Hi Chris, that function was in there as a red herring, it would be sort of crazy to use it in practice, I wrote it just to see what it took to avoid both width extension and unsigned operations.
regehr says:

April 20, 2014 at 11:21 pm

I should add that I only spotted the bug in checked_add_2() when a test case failed, ugh.
regehr says:

April 21, 2014 at 12:12 am

Ryan, perhaps the GCC text would be better phrased as “conversions from a larger to smaller signed int are performed by lopping off the unneeded high-order bits” and then “conversions from unsigned to signed of the same size will change the interpretation but not the bits.”
Zeev Tarantov says:

April 21, 2014 at 1:36 am

Are you aware of this? http://safeint.codeplex.com/
Do you recommend it?
Zeev Tarantov says:

April 21, 2014 at 1:37 am

Oh, you’re mentioned.
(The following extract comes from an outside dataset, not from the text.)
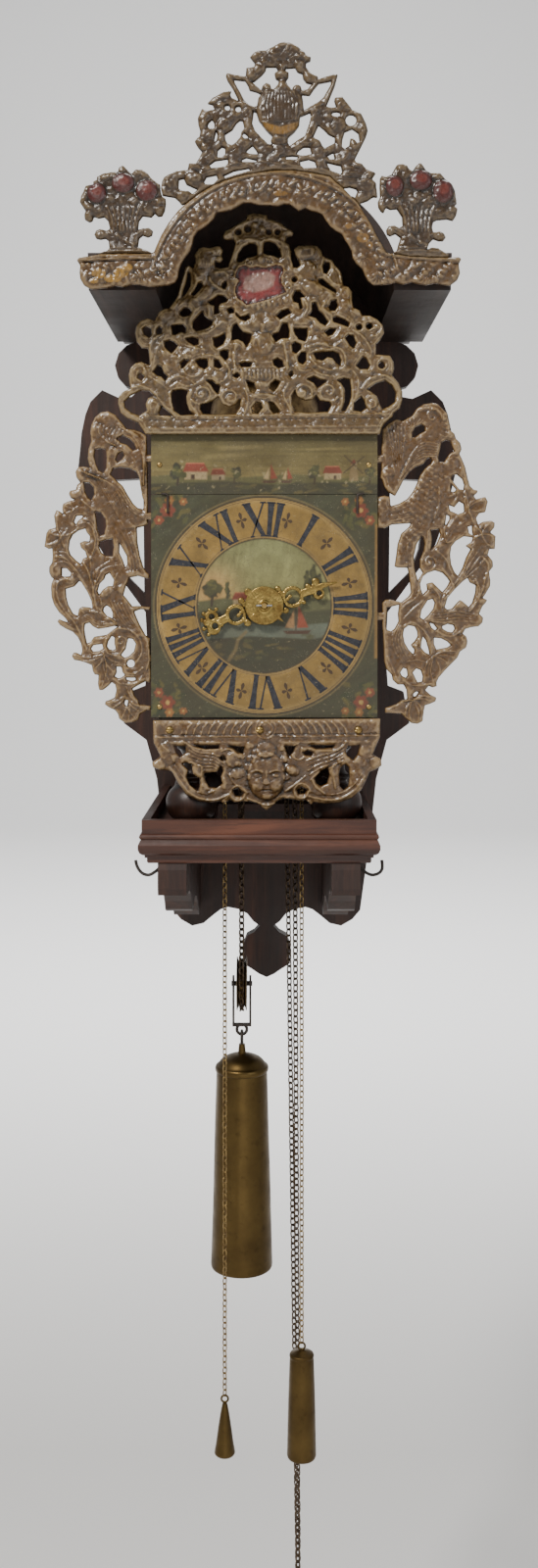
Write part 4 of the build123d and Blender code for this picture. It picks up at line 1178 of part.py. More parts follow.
with BuildPart() as main_chain:
    wrap((GREAT[0], GO_Y, GREAT[1]), SPROCKET_R, CHAIN_R, True)
    wrap((S_GREAT[0], ST_Y, S_GREAT[1]), S_SPROCKET_R, CHAIN_R, True)
    wrap(PULLEY, PULLEY_R, CHAIN_R, False, up=False)
    wrap(LOOP, LOOP_R, CHAIN_R, False, up=False)
    ENDS = [((GREAT[0] - SPROCKET_R, GO_Y, GREAT[1]), (PULLEY[0], PULLEY[1] - PULLEY_R, PULLEY[2])),
            ((S_GREAT[0] - S_SPROCKET_R, ST_Y, S_GREAT[1]), (PULLEY[0], PULLEY[1] + PULLEY_R, PULLEY[2])),
            ((GREAT[0] + SPROCKET_R, GO_Y, GREAT[1]), (LOOP[0], LOOP[1] - LOOP_R, LOOP[2])),
            ((S_GREAT[0] + S_SPROCKET_R, ST_Y, S_GREAT[1]), (LOOP[0], LOOP[1] + LOOP_R, LOOP[2]))]
    for p, q in ENDS:
        run(p, q, CHAIN_R)
        with Locations(p, q):
            Sphere(CHAIN_R)
main_chain.part.label = "main_chain"

A_WEIGHT_TOP, A_COUNTER_TOP = -566.0, -606.0
AX1, AX2 = ALARM[0] - A_SPROCKET_R, ALARM[0] + A_SPROCKET_R
with BuildPart() as alarm_chain:
    wrap((ALARM[0], AL_Y, ALARM[1]), A_SPROCKET_R, THIN_R, True)
    run((AX1, AL_Y, ALARM[1]), (AX1, AL_Y, A_COUNTER_TOP), THIN_R)
    run((AX2, AL_Y, ALARM[1]), (AX2, AL_Y, A_WEIGHT_TOP), THIN_R)
alarm_chain.part.label = "alarm_chain"

px_, py_, pz_ = PULLEY
with BuildPart() as pulley:
    with BuildSketch(Plane(origin=(px_ - 4.0, py_, pz_), x_dir=(0, 1, 0), z_dir=(1, 0, 0))):
        Circle(PULLEY_R - CHAIN_R - 0.2)
        Circle(2.06, mode=Mode.SUBTRACT)
    extrude(amount=8.0)
    for x0 in (px_ - 4.0, px_ + 3.1):
        with BuildSketch(Plane(origin=(x0, py_, pz_), x_dir=(0, 1, 0), z_dir=(1, 0, 0))):
            Circle(PULLEY_R + 1.2)
            Circle(2.06, mode=Mode.SUBTRACT)
        extrude(amount=0.9)
pulley.part.label = "pulley"

with BuildPart() as pulley_stirrup:
    for s in (-1, 1):
        with Locations((px_ + s * 6.8, py_, pz_ - 14.0)):
            Box(1.6, 6.0, 40.0)
    with Locations((px_, py_, pz_ - 33.2)):
        Box(15.2, 6.0, 1.6)
    with BuildSketch(Plane(origin=(px_ - 8.4, py_, pz_), x_dir=(0, 1, 0), z_dir=(1, 0, 0))):
        Circle(2.0)
    extrude(amount=16.8)
    with Locations((px_, py_, pz_ - 37.0)):            # hook eye under the stirrup
        Torus(4.0, 1.2, rotation=(90, 0, 0))
pulley_stirrup.part.label = "pulley_stirrup"

HOOK_Z = pz_ - 37.0 - 4.0 + 1.2 + 0.25
with BuildPart() as weight_hook:
    with Locations((px_, py_, HOOK_Z + 1.2 - 4.0)):
        Torus(4.0, 1.2, rotation=(0, 90, 0))
    with Locations((px_, py_, HOOK_Z + 1.2 - 4.0 - 4.0 - 2.0)):
        Cylinder(1.2, 4.6)
weight_hook.part.label = "weight_hook"
W_EYE = HOOK_Z + 1.2 - 4.0 - 4.0 - 4.0
with BuildPart() as main_weight:
    with BuildSketch(Plane(origin=(px_, py_, 0), x_dir=(1, 0, 0), z_dir=(0, -1, 0))):
        with BuildLine():
            Polyline((0, W_EYE), (2.4, W_EYE), (3.2, WEIGHT_TOP + 0.4), (8, WEIGHT_TOP - 0.6), (15, WEIGHT_TOP - 3.6), (19.4, WEIGHT_TOP - 8.2), (20.9, WEIGHT_TOP - 9.4),
                     (21.5, WEIGHT_TOP - 11.4), (21.1, WEIGHT_TOP - 13.4), (20.3, WEIGHT_TOP - 14.6), (20.5, WEIGHT_TOP - 16.6), (21.2, WEIGHT_TOP - 40.0),
                     (22.3, WEIGHT_TOP - 80.0), (23.6, WEIGHT_TOP - 130.0), (24.6, WEIGHT_BOT + 8.0), (24.75, WEIGHT_BOT + 3.0), (24.2, WEIGHT_BOT + 0.8),
                     (22.6, WEIGHT_BOT), (0, WEIGHT_BOT), close=True)
        make_face()
    revolve(axis=Axis((px_, py_, 0), (0, 0, 1)), revolution_arc=360)
main_weight.part.label = "main_weight"


def hung(profile, x, y, name, z_eye):
    with BuildPart() as p:
        with BuildSketch(Plane(origin=(x, y, 0), x_dir=(1, 0, 0), z_dir=(0, -1, 0))):
            with BuildLine():
                Polyline(*profile, close=True)
            make_face()
        revolve(axis=Axis((x, y, 0), (0, 0, 1)), revolution_arc=360)
        with Locations((x, y, z_eye)):
            Torus(2.6, 0.8, rotation=(90, 0, 0))
    p.part.label = name
    return p


alarm_weight = hung([(0, -573.0), (2, -573.2), (5.2, -574.6), (9.0, -576.0), (9.5, -577.4), (9.1, -579.0), (9.3, -580.4), (10.3, -610.0), (11.1, -648.0),
                     (11.25, -653.6), (10.6, -655.6), (0, -656.2)], AX2, AL_Y, "alarm_weight", -570.4)
alarm_counterweight = hung([(0, -613.6), (1.6, -614.0), (2.8, -619.0), (4.6, -630.0), (6.6, -644.0), (7.8, -650.8), (7.85, -652.6), (6.8, -653.8), (0, -654.0)],
                           AX1, AL_Y, "alarm_counterweight", -611.0)
RING_Z = LOOP[2] - (LOOP_R - CHAIN_R) + 3.0 + 0.3 - 14.0
with BuildPart() as tension_ring:
    with Locations((LOOP[0], LOOP[1], RING_Z)):
        Torus(14.0, 3.0, rotation=(90, 0, 0))
tension_ring.part.label = "tension_ring"

PARTS = [backboard, hanger_plate, hood_front_board, hood_vault, hood_roof_boards, hood_soffits, hood_sides,
         hood_border_casting, hood_crest_casting, basket_castings, tray_front, tray_sides, tray_floor, tray_brackets, side_hooks,
         bun_feet, bottom_plate, top_plate, frame_pillars, movement_bars, dial_plate, dial_top_panel, dial_rivets, dial_catches,
         movement_crest, crest_brackets, side_fret_left, side_fret_right, apron, apron_screws, side_door_left, side_door_right, door_hinge_pins,
         going_great_wheel, second_wheel, escape_wheel, hour_wheel, strike_great_wheel, strike_pin_wheel, strike_fly, alarm_wheel, cocks,
         anchor, pendulum, bell, bell_post, strike_hammer, alarm_hammer,
         hour_hand, alarm_disc, hand_pin, main_chain, alarm_chain, pulley, pulley_stirrup, weight_hook, main_weight,
         alarm_weight, alarm_counterweight, tension_ring]
for piece in PARTS:
    export_step(piece.part, "parts/" + piece.part.label + ".step")
print(len(PARTS), "pieces")
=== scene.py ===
import bpy, math
import numpy as np
from math import sin, cos, pi, radians, sqrt, atan2, hypot
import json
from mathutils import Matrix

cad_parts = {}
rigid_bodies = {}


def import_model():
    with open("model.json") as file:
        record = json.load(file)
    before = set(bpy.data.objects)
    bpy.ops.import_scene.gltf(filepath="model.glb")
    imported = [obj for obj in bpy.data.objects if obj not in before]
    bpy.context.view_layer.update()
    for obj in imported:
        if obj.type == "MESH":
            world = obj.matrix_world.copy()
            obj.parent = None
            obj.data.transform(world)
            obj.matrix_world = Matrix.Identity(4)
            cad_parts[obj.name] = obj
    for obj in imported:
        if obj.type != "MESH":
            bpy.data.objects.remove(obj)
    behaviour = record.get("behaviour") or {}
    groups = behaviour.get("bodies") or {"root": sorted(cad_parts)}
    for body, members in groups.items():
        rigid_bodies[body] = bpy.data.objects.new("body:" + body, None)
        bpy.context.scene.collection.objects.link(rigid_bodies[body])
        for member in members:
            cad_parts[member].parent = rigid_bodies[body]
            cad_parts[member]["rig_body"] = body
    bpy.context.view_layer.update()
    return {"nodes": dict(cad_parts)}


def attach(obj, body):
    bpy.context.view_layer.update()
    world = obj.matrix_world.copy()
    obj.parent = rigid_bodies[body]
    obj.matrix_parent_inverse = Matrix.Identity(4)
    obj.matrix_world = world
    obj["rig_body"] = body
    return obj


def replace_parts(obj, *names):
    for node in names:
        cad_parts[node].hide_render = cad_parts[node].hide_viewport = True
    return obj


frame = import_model()
MM = 0.001
SCN = bpy.context.scene
COL = SCN.collection
NODES = frame["nodes"]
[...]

So, do you recommend using it?
regehr says:

April 21, 2014 at 7:21 am

Hi Zeev, I do recommend SafeInt, although I believe that you have to be willing to live with C++ exceptions if you use it.
Roberto Bagnara says:

April 21, 2014 at 9:49 am

With the help of the ECLAIR system I found the same counterexample to correctness found by Andrew and that that is the only problematic case. Moreover, the system quickly proves that it is not necessary to change the second comparison of `r’ with 0: a strict less than is OK. Finally, the code does not have any undefined behavior: only the implementation-defined behavior John said he is not interested in:

/tmp/regehr.c:14.9: B.TGEN:
(negative) signed conversion overflow (C89 i.d.b.)
when entering in function with: a = -1; b = -2147483648; (rp = any);
/tmp/regehr.c:14.9: B.TGEN:
(positive) signed conversion overflow (C89 i.d.b.)
when entering in function with: a = 2147483647; b = 2147483647; (rp = any);
/tmp/regehr.c:19.15: B.TGEN:
(positive) signed conversion overflow (C89 i.d.b.)
when entering in function with: a = 0; b = -1; (rp = any);
regehr says:

April 21, 2014 at 9:59 am

Roberto, that is great!

I don’t know much about ECLAIR, but it looks very proprietary. Are there some good resources about how it works? Is there any provision to give it away to researchers?